The defense of inability to pay was not available in Bester, nor in Hilton, both supra; nor is it available to appellant. It was appellant who created his own situation by having more debts than earnings, and he should not be allowed to use a situation of his own making as an excuse to defeat a charge of dishonorable failure to pay just debts.

“If the physical or financial inability of the accused occurred through the accused’s own fault or design, [the inability to pay] is not a defense.” RCM 916(i) Discussion. Therefore, in order for the majority to be correct in its reversal, appellant’s inability to pay needed to have been completely out of his hands, and not of his own creation. Yet, appellant himself stated that his actions were dishonorable based on his gross indifference to his prior financial situation.

“While financial inability by itself may not be a complete defense to a dishonorable failure to pay a just debt, it is a fact to be considered with others in determining whether such a failure was dishonorable.... Such a conclusion stems from well-established military law that all the facts of the case must be considered in finding dishonor.” Hilton, 39 MJ at 100 (citation omitted). In other words, the record must be considered as a whole. Id.

In reading the record as a whole, I am convinced that when appellant pled guilty, he understood the meaning of “dishonorable.” Any contention that the military judge failed to define “dishonorable” in the context of appellant’s DPP debt is without substance.
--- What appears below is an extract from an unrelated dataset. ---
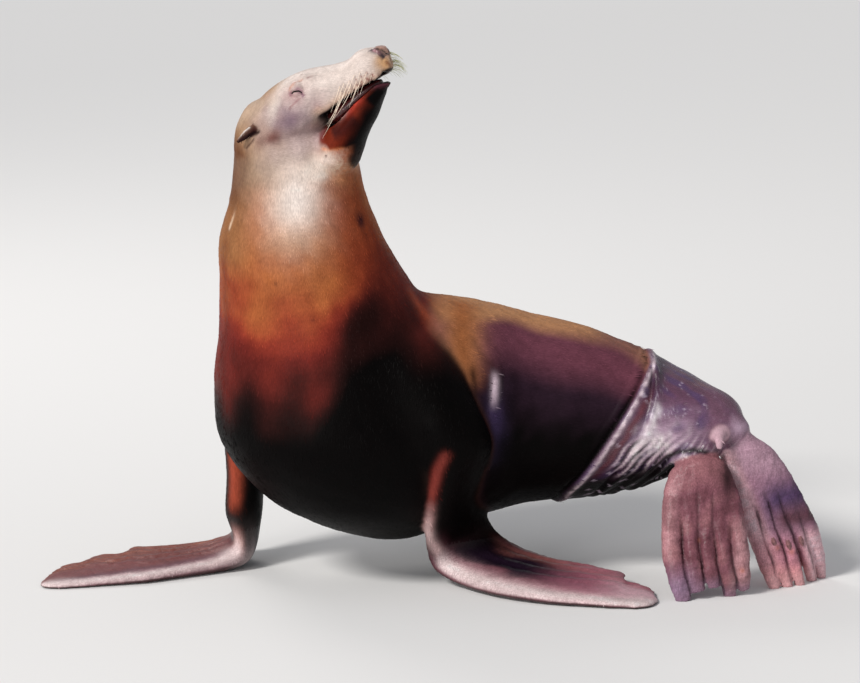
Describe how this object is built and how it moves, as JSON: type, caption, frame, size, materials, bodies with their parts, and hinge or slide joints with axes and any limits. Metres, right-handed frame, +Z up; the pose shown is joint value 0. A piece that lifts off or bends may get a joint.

The record of trial clearly reflects that the military judge informed appellant of the elements of the three specifications under Charge III, and then explained the meaning of various words, to include dishonorable conduct, included within those specifications. There is no requirement for a military judge sua sponte to stop in mid-sentence during a providence inquiry to explain a definition. Furthermore, the Care inquiry, taken as a whole, neither establishes a defense to the crime in question nor reflects any inconsistencies that should have led the military judge to reject the guilty plea.

Accordingly, I would affirm the decision of the Air Force Court of Criminal Appeals.